I was perplexed. For the months that I’ve been on this project — establishing a user experience practice, traveling with the team to visit customers, reviewing documentation, leading workshops — I was quite clear on who was playing the role of the project lead: him. Apparently he didn’t agree.
“But you’re the project lead,” I said.
“No, I’m the product manager,” he said.
“Yes, I know. But you’re the person who knows everyone else on the team, has spent the most time working on this product, who is our greatest subject matter expert, who communicates regularly with all of the stakeholders, and who is defining our project timeline. Doesn’t that make you the project lead?”
“No way,” he said. “I don’t have the time to lead. I’m already way overextended as it is.”
I was floored. The roles in this organization are so starkly defined that even the person “playing” the role is afraid to claim the title, lest they be saddled with all of the other responsibilities it entails. Though he agreed he’s responsible for the product, though he agreed he’s responsible for the timeline, he declined to take responsibility for the team.
As a result, no one is responsible for the team; when the team is not communicating well, there’s no one to address it. We’re all just responsible for ourselves, which means we aren’t much of a team at all.
I spent two days really disappointed with the guy for refusing to be a leader. If he doesn’t have the time to lead, he doesn’t have the time to succeed.
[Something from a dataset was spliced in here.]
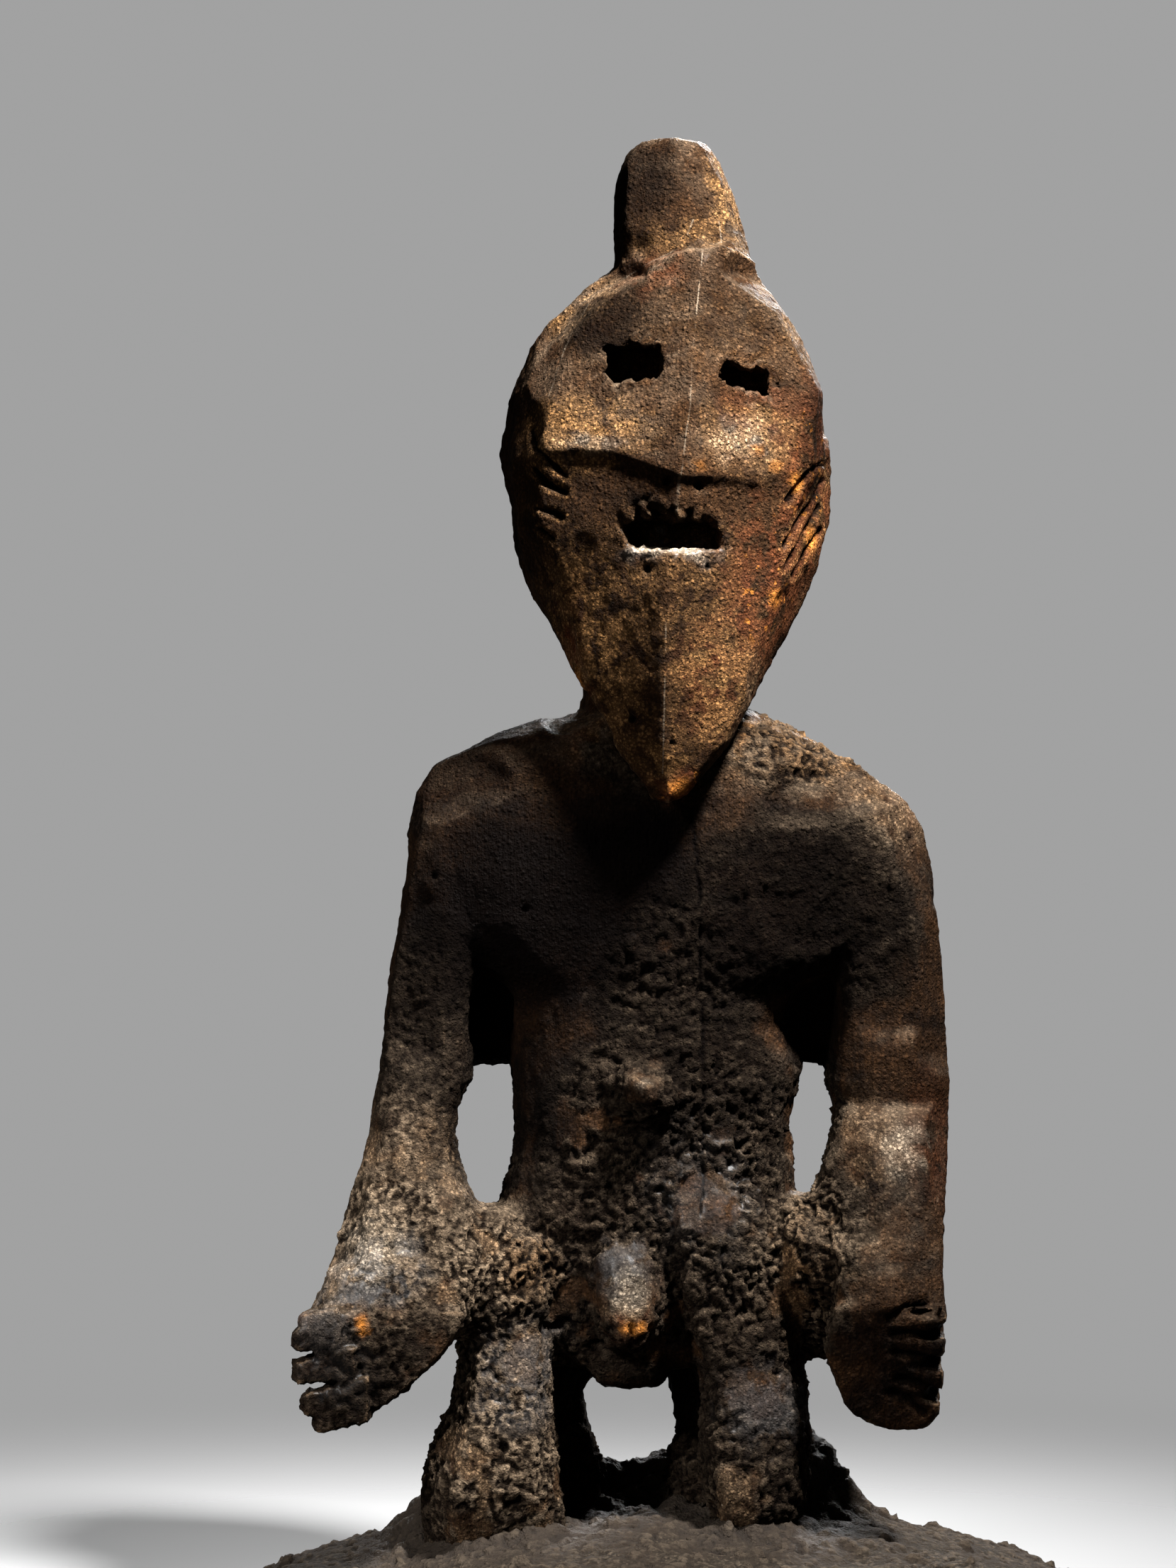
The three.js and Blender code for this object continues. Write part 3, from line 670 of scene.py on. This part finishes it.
# %% [markdown]
# ## The mound of earth
#
# The mound was packed wet around the legs and has dried to a sandy crust with grit, pits and a few
# clods. Only its upper side is uneven: it rests on a flat underside. Close to the legs the earth is
# drawn towards them and heaped up a little, so that no gap shows, and the offerings ran down onto
# it. A search tree of the figure's points tells how far from the wood each point of the earth is.

# %% Look up the figure's skin
skin = kdtree.KDTree(len(points))
for index, place in enumerate(points.tolist()):
    skin.insert(place, index)
skin.balance()
print("skin:", len(points), "points")

# %% Shape the earth
MOUND_NET = 1.9 if FINE else 4
DRAWN_IN = 3.0
DRAWN_UP = 2.2
mound = recast("earth_mound", "earth_mound_surface", MOUND_NET)
points = read_points(mound.data)
edges = edges_of(mound.data)
points = even_out(points, edges, 4, 0.5)
write_points(mound.data, points)
facing = read_points(mound.data, "normal")

nearest = np.array([skin.find(place)[0] for place in points.tolist()])
to_figure = nearest - points
distance = np.linalg.norm(to_figure, axis=1)
towards = to_figure / np.maximum(distance, 0.1)[:, None]
hug = 1 - step(2, 9, distance)
loose = step(3, 9, points[:, 2]) * step(-0.2, 0.25, facing[:, 2])

warp = np.column_stack([cloud(points, 12, shift, 2) for shift in (5.1, 13.7, 29.3)]) * 2.5
swell = 2.4 * cloud(points, 60, 1.0, 2) + 1.1 * cloud(points, 16, 2.0, 3)
grains = 1.2 * crumbs(points + warp, 6.0, 4.0) + 2.0 * billows(points, 12, 8.0)
lumps = step(0.25, 0.6, cloud(points, 15, 12.0, 2)) * (0.7 + clods(points + warp, 9, 5.0))
pits = step(0.35, 0.65, cloud(points, 6.5, 15.0, 2))
near_legs = 1 - step(6, 42, distance)
height = swell + grains + 3.2 * lumps - 2.4 * pits
height += near_legs * (0.8 + 4.5 * billows(points + warp, 16, 2.0))
points = points + facing * (height * loose)[:, None]
points += towards * (hug * DRAWN_IN * loose)[:, None] + np.outer(hug * DRAWN_UP * loose, (0, 0, 1))
points[:, 2] = np.maximum(points[:, 2], 0)
write_points(mound.data, points)
print("mound net:", len(points), "points, moved", height.min().round(1), "to", height.max().round(1))

# %% Keep the mound's masks
keep(mound.data, "crumb", proudness(points, facing, edges, 7, MOUND_NET))
keep(mound.data, "soaked", near_legs)
keep(mound.data, "pit", pits * loose)
keep(mound.data, "clod", lumps * loose)
thin(mound, MOUND_TRIANGLES)

# %% [markdown]
# ## Helpers for finishes
#
# A finish is a graph of nodes. `node` adds one and fills or links its sockets, `blend` lays one
# colour over another by a mask, and `lay` does so with a strength. `span` turns a range of values
# into a mask from 0 to 1.

# %% Node helpers
def node(tree, kind, values=None, **settings):
    """Adds one node, sets its options and fills or links its inputs."""
    made = tree.nodes.new(kind)
    for name, value in settings.items():
        setattr(made, name, value)
    for name, value in (values or {}).items():
        if isinstance(value, bpy.types.NodeSocket):
            tree.links.new(value, made.inputs[name])
        else:
            made.inputs[name].default_value = value
    return made


def maths(tree, operation, first, second=0.0, third=0.0, clamp=False):
    values = {0: first, 1: second, 2: third}
    return node(tree, "ShaderNodeMath", values, operation=operation, use_clamp=clamp).outputs[0]


def times(tree, first, second):
    return maths(tree, "MULTIPLY", first, second)


def vectors(tree, operation, first, second=(0, 0, 0), output="Vector"):
    """Works on vectors. SCALE takes a number as its second value."""
    values = {0: first, ("Scale" if operation == "SCALE" else 1): second}
    return node(tree, "ShaderNodeVectorMath", values, operation=operation).outputs[output]


def span(tree, value, low, high, lowest=0.0, highest=1.0):
    """The lowest below low, the highest above high, and smooth between them."""
    reach = {"Value": value, "From Min": low, "From Max": high, "To Min": lowest, "To Max": highest}
    return node(tree, "ShaderNodeMapRange", reach, interpolation_type="SMOOTHSTEP").outputs["Result"]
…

A fear of accountability from the person who is assumed to be the leader will no doubt lead to a fear of accountability from the rest of the team. No accountability, no integrity. No integrity, no respect. Total fail.
Then I got to thinking about where this all started: me being out of the loop. Was that really due to someone else’s lack of leadership, or was it due to mine?
I have to accept the reality that people aren’t sharing their internal progress with me because they don’t believe they’re supposed to or because they simply don’t want to. I’m not seen as the team leader because I never claimed the role. I’ve been waiting for someone else to do it.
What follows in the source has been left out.